■ **Problem to work on**
Locate the line bearing "at_corner(true, true, true)" in the material below, then reproduce it and each following line up to and including the line bearing "obj.parent = rigid_bodies[body]".

■ **3D code data**
--- --- ---

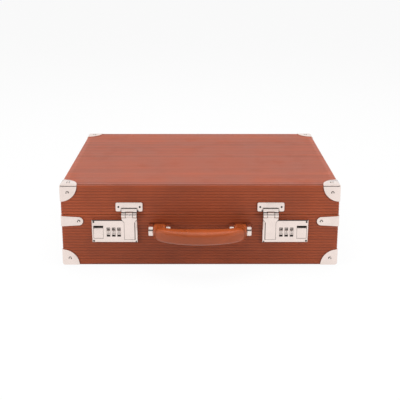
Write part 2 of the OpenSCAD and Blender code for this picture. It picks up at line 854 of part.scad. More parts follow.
// The triangles of a skin of rings, each of n points, closed at both ends
function skin_faces(rings, n) = concat(
    [for (r = [0:rings - 2], k = [0:n - 1])
        [r * n + k, (r + 1) * n + k, r * n + (k + 1) % n]],
    [for (r = [0:rings - 2], k = [0:n - 1])
        [r * n + (k + 1) % n, (r + 1) * n + k, (r + 1) * n + (k + 1) % n]],
    [for (k = [1:n - 2]) [0, k, k + 1]],
    [for (k = [1:n - 2]) let (e = (rings - 1) * n) [e, e + k + 1, e + k]]);

// The steel core's form: a bent strap with an eye at each end
module core_form() {
    half = core_t / 2;
    edge = [for (s = grip_path) s[0] + half * [s[1][1], -s[1][0]]];
    back_edge = [for (i = [len(grip_path) - 1:-1:0]) let (s = grip_path[i])
        s[0] - half * [s[1][1], -s[1][0]]];
    translate([0, handle_z + core_h / 2, 0]) rotate([90, 0, 0])
        linear_extrude(core_h) polygon(concat(edge, back_edge));
    for (s = [-1, 1])
        bar_x(s * handle_x - core_h / 2, s * handle_x + core_h / 2, handle_z,
            pivot_out, eye_r);
}

// The bores that the handle turns on
module handle_bores() {
    for (s = [-1, 1])
        bar_x(s * handle_x - grip_end_w, s * handle_x + grip_end_w, handle_z,
            pivot_out, pin_r + pin_play);
}

module handle_grip() {
    rings = [for (s = grip_path) grip_ring(s)];
    color(leather) on_front() difference() {
        union() {
            polyhedron([for (r = rings) each r], skin_faces(len(rings), grip_sides));
            for (s = [-1, 1])
                bar_x(s * handle_x - grip_end_w / 2, s * handle_x + grip_end_w / 2,
                    handle_z, pivot_out, drum_r);
        }
        core_form();
        handle_bores();
    }
}

module handle_core() {
    color(steel) on_front() difference() {
        core_form();
        handle_bores();
    }
}

// One leaf of the back hinge: its plate and every second knuckle. Drawn for
// the base; the lid's leaf is its mirror image with the other knuckles.
module hinge_leaf(first) {
    knuckle_play = 0.15;
    difference() {
        union() {
            translate([-hinge_len / 2, case_d / 2, part_z - leaf_h])
                cube([hinge_len, leaf_t, leaf_h - leaf_clear]);
            for (i = [first:2:hinge_count - 1]) {
                x0 = -hinge_len / 2 + i * hinge_step + knuckle_play;
                x1 = x0 + hinge_step - 2 * knuckle_play;
                span([x0, case_d / 2, part_z - leaf_clear - eps],
                    [x1, case_d / 2 + leaf_t, part_z]);
                bar_x(x0, x1, hinge_y, part_z, hinge_r);
            }
        }
        bar_x(-hinge_len / 2 - eps, hinge_len / 2 + eps, hinge_y, part_z,
            hinge_pin_r + pin_play);
    }
}

module hinge_leaf_base() {
    color(metal) hinge_leaf(0);
}

module hinge_leaf_lid() {
    color(metal) translate([0, 0, part_z]) mirror([0, 0, 1])
        translate([0, 0, -part_z]) hinge_leaf(1);
}

module hinge_pin() {
    color(steel) bar_x(-hinge_len / 2, hinge_len / 2, hinge_y, part_z, hinge_pin_r);
}

// The rivets of one leaf of the back hinge
module hinge_rivets(z) {
    n = floor(hinge_len / 2 / hinge_rivet_step);
    for (i = [-n:n])
        translate([i * hinge_rivet_step, case_d / 2 + leaf_t, z])
            rotate([-90, 0, 0]) dome(rivet_r, rivet_h);
}

module base_fasteners() {
    color(steel) {
        for (right = [false, true]) {
            for (back = [false, true])
                at_corner(right, back, false) corner_rivets(true);
            clip_rivets(right);
        }
        lock_screws();
        hinge_rivets(part_z - (leaf_h + leaf_clear) / 2);
    }
}

module lid_fasteners() {
    color(steel) {
        for (right = [false, true], back = [false, true])
            at_corner(right, back, true) corner_rivets(false);
        hasp_screws();
        hinge_rivets(part_z + (leaf_h + leaf_clear) / 2);
    }
}

// A lid stay's arm on the right side, upright as it is when the lid is shut
module stay(left) {
    top = part_z + stay_rise;
    r = stay_w / 2;
    color(steel) flip(left) translate([stay_x, 0, 0]) difference() {
        union() {
            span([0, stay_y - r, top - chord_open], [stay_t, stay_y + r, top]);
            bar_x(0, stay_t, stay_y, top, r);
            bar_x(0, stay_t, stay_y, top - chord_open, r);
        }
        bar_x(-eps, stay_t + eps, stay_y, top, stay_pin_r + pin_play);
        for (z = [top - chord_shut + slot_play, top - chord_open - slot_play])
            bar_x(-eps, stay_t + eps, stay_y, z, slot_r);
        span([-eps, stay_y - slot_r, top - chord_open - slot_play],
            [stay_t + eps, stay_y + slot_r, top - chord_shut + slot_play]);
    }
}

// A headed pin for each stay, from a wall at x, at height z
module stay_pin_pair(x, z) {
    color(steel) for (left = [false, true]) flip(left) {
        bar_x(stay_pin_x - stay_head_t, x, stay_y, z, stay_pin_r);
        bar_x(stay_pin_x - stay_head_t, stay_pin_x, stay_y, z, stay_head_r);
    }
}

module stay_keepers() {
    stay_pin_pair(rim_inner_x, part_z - stay_rise);
}

module stay_pivots() {
    stay_pin_pair(inner_w / 2, part_z + stay_rise);
}

module tray_floor() {
    color(board) span([-tray_x, tray_y0, inner_floor_z], [tray_x, tray_y1, divider_z]);
}

// The dividers that run across the case, slotted from above
module long_dividers() {
    color(suede) for (j = [0:cells_y]) {
        y = tray_y0 + j * cell_d;
        difference() {
            span([-tray_x, y, divider_z], [tray_x, y + divider_t, divider_z + divider_h]);
            for (i = [0:cells_x]) {
                x = -tray_x + i * cell_w;
                span([x - lap_gap, y - eps, divider_z + divider_h / 2],
                    [x + divider_t + lap_gap, y + divider_t + eps,
                        divider_z + divider_h + eps]);
            }
        }
    }
}

// The dividers that run front to back, slotted from below
module cross_dividers() {
    color(suede) for (i = [0:cells_x]) {
        x = -tray_x + i * cell_w;
        difference() {
            span([x, tray_y0, divider_z], [x + divider_t, tray_y1, divider_z + divider_h]);
            for (j = [0:cells_y]) {
                y = tray_y0 + j * cell_d;
                span([x - eps, y - lap_gap, divider_z - eps],
                    [x + divider_t + eps, y + divider_t + lap_gap,
                        divider_z + divider_h / 2 + lap_gap]);
            }
        }
    }
}

// A stuffed form of half sizes a, b, c about a middle: crowned above and
// below, its sides drawn in between the corners
function soft_corner(v) = sign(v) * pow(abs(v), 0.45);
function pillow_point(u, v, a, b, c) =
    let (s = pow(cos(v), 0.35) * (1 - 0.06 * pow(cos(2 * u), 2)))
    [a * s * soft_corner(cos(u)), b * s * soft_corner(sin(u)),
        c * sin(v) / sin(90 - 180 / cushion_rings)];

module pillow(size) {
    n = cushion_sides;
    rings = [for (j = [1:cushion_rings - 1]) let (v = -90 + j * 180 / cushion_rings)
        [for (k = [0:n - 1]) pillow_point(360 * (k + 0.5) / n, v,
            size[0] / 2, size[1] / 2, size[2] / 2)]];
    polyhedron([for (r = rings) each r], skin_faces(len(rings), n));
}

// One row of watch cushions, counted from the front
module cushion_row(j) {
    w = cell_w - divider_t - 2 * cushion_gap;
    d = cell_d - divider_t - 2 * cushion_gap;
    color(suede) for (i = [0:cells_x - 1])
        translate([-tray_x + divider_t / 2 + (i + 0.5) * cell_w,
                tray_y0 + divider_t / 2 + (j + 0.5) * cell_d,
                divider_z + cushion_lift + cushion_h / 2])
            pillow([w, d, cushion_h]);
}

module cushions_front() {
    cushion_row(0);
}

module cushions_middle() {
    cushion_row(1);
}

module cushions_back() {
    cushion_row(2);
}

module lid_pad() {
    color(suede) translate([0, 0, lid_ceiling_z - pad_t / 2])
        pillow([2 * pad_x, 2 * pad_y, pad_t]);
}

translate([0, case_y, 0]) {
    base_shell();
    base_cover();
    base_lining();
    base_rim();
    at_corner(false, false, false) corner_sheet();  // corner_base_front_left
    at_corner(true, false, false) corner_sheet();  // corner_base_front_right
    at_corner(false, true, false) corner_sheet();  // corner_base_back_left
    at_corner(true, true, false) corner_sheet();  // corner_base_back_right
    side_clip(false);  // side_clip_left
    side_clip(true);  // side_clip_right
    base_fasteners();
    lock_plate(true);  // lock_plate_left
    lock_plate(false);  // lock_plate_right
    lock_case(true);  // lock_case_left
    lock_case(false);  // lock_case_right
    dial_shafts();
    dial(true, 2);  // dial_left_1
    dial(true, 1);  // dial_left_2
    dial(true, 0);  // dial_left_3
    dial(false, 0);  // dial_right_1
    dial(false, 1);  // dial_right_2
    dial(false, 2);  // dial_right_3
    slider(true);  // slider_left
    slider(false);  // slider_right
    slider_spring(true);  // slider_spring_left
    slider_spring(false);  // slider_spring_right
    handle_bracket(true);  // handle_bracket_left
    handle_bracket(false);  // handle_bracket_right
    handle_pins();
    handle_grip();
    handle_core();
    tray_floor();
    long_dividers();
    cross_dividers();
    cushions_front();
    cushions_middle();
    cushions_back();
    hinge_leaf_base();
    hinge_leaf_lid();
    hinge_pin();
    stay_keepers();
    lid_shell();
    lid_cover();
    lid_lining();
    lid_pad();
    at_corner(false, false, true) corner_sheet();  // corner_lid_front_left
    at_corner(true, false, true) corner_sheet();  // corner_lid_front_right
    at_corner(false, true, true) corner_sheet();  // corner_lid_back_left
    at_corner(true, true, true) corner_sheet();  // corner_lid_back_right
    lid_fasteners();
    hasp_plate(true);  // hasp_plate_left
    hasp_plate(false);  // hasp_plate_right
    hasp(true);  // hasp_left
    hasp(false);  // hasp_right
    hasp_pins();
    stay(true);  // stay_left
    stay(false);  // stay_right
    stay_pivots();
}
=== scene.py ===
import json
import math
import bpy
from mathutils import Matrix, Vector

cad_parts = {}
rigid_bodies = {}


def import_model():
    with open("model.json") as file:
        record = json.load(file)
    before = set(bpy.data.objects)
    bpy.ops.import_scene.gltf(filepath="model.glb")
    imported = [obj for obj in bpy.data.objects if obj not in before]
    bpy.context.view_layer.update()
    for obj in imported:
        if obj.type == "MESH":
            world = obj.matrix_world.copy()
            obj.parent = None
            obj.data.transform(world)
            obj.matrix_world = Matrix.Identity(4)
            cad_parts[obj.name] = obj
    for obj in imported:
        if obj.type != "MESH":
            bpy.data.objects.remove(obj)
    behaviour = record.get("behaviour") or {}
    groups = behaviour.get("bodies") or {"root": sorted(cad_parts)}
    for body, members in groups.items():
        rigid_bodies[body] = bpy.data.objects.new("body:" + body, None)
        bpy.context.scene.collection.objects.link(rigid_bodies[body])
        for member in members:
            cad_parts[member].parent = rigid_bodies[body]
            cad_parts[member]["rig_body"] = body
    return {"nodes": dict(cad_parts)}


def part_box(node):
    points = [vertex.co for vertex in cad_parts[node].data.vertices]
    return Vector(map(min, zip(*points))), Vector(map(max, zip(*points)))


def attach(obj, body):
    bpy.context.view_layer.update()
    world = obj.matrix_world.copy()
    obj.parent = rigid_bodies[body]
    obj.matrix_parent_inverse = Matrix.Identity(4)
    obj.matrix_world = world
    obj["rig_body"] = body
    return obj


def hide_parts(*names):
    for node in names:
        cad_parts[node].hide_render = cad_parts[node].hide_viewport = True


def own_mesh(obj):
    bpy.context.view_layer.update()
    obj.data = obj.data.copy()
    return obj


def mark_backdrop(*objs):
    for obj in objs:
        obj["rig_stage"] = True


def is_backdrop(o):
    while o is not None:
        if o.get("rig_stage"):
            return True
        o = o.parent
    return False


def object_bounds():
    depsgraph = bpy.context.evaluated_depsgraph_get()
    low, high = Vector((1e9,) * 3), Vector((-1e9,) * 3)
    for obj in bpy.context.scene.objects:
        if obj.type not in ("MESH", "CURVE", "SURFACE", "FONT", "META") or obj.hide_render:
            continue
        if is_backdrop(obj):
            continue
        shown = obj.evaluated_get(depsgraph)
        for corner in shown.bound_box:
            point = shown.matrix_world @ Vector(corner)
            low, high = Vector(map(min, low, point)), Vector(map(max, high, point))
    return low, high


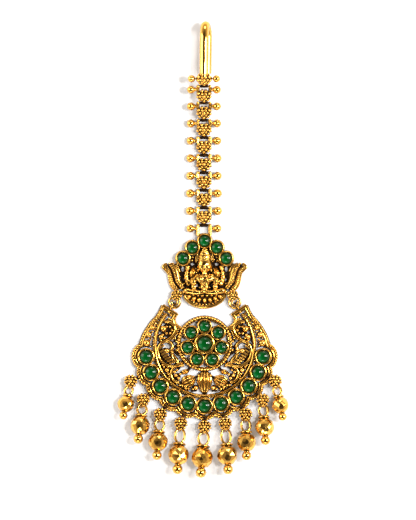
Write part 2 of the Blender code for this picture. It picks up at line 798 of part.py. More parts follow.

--- --- ---

■ **Solution to this task**
    at_corner(true, true, true) corner_sheet();  // corner_lid_back_right
    lid_fasteners();
    hasp_plate(true);  // hasp_plate_left
    hasp_plate(false);  // hasp_plate_right
    hasp(true);  // hasp_left
    hasp(false);  // hasp_right
    hasp_pins();
    stay(true);  // stay_left
    stay(false);  // stay_right
    stay_pivots();
}
=== scene.py ===
import json
import math
import bpy
from mathutils import Matrix, Vector

cad_parts = {}
rigid_bodies = {}


def import_model():
    with open("model.json") as file:
        record = json.load(file)
    before = set(bpy.data.objects)
    bpy.ops.import_scene.gltf(filepath="model.glb")
    imported = [obj for obj in bpy.data.objects if obj not in before]
    bpy.context.view_layer.update()
    for obj in imported:
        if obj.type == "MESH":
            world = obj.matrix_world.copy()
            obj.parent = None
            obj.data.transform(world)
            obj.matrix_world = Matrix.Identity(4)
            cad_parts[obj.name] = obj
    for obj in imported:
        if obj.type != "MESH":
            bpy.data.objects.remove(obj)
    behaviour = record.get("behaviour") or {}
    groups = behaviour.get("bodies") or {"root": sorted(cad_parts)}
    for body, members in groups.items():
        rigid_bodies[body] = bpy.data.objects.new("body:" + body, None)
        bpy.context.scene.collection.objects.link(rigid_bodies[body])
        for member in members:
            cad_parts[member].parent = rigid_bodies[body]
            cad_parts[member]["rig_body"] = body
    return {"nodes": dict(cad_parts)}


def part_box(node):
    points = [vertex.co for vertex in cad_parts[node].data.vertices]
    return Vector(map(min, zip(*points))), Vector(map(max, zip(*points)))


def attach(obj, body):
    bpy.context.view_layer.update()
    world = obj.matrix_world.copy()
    obj.parent = rigid_bodies[body]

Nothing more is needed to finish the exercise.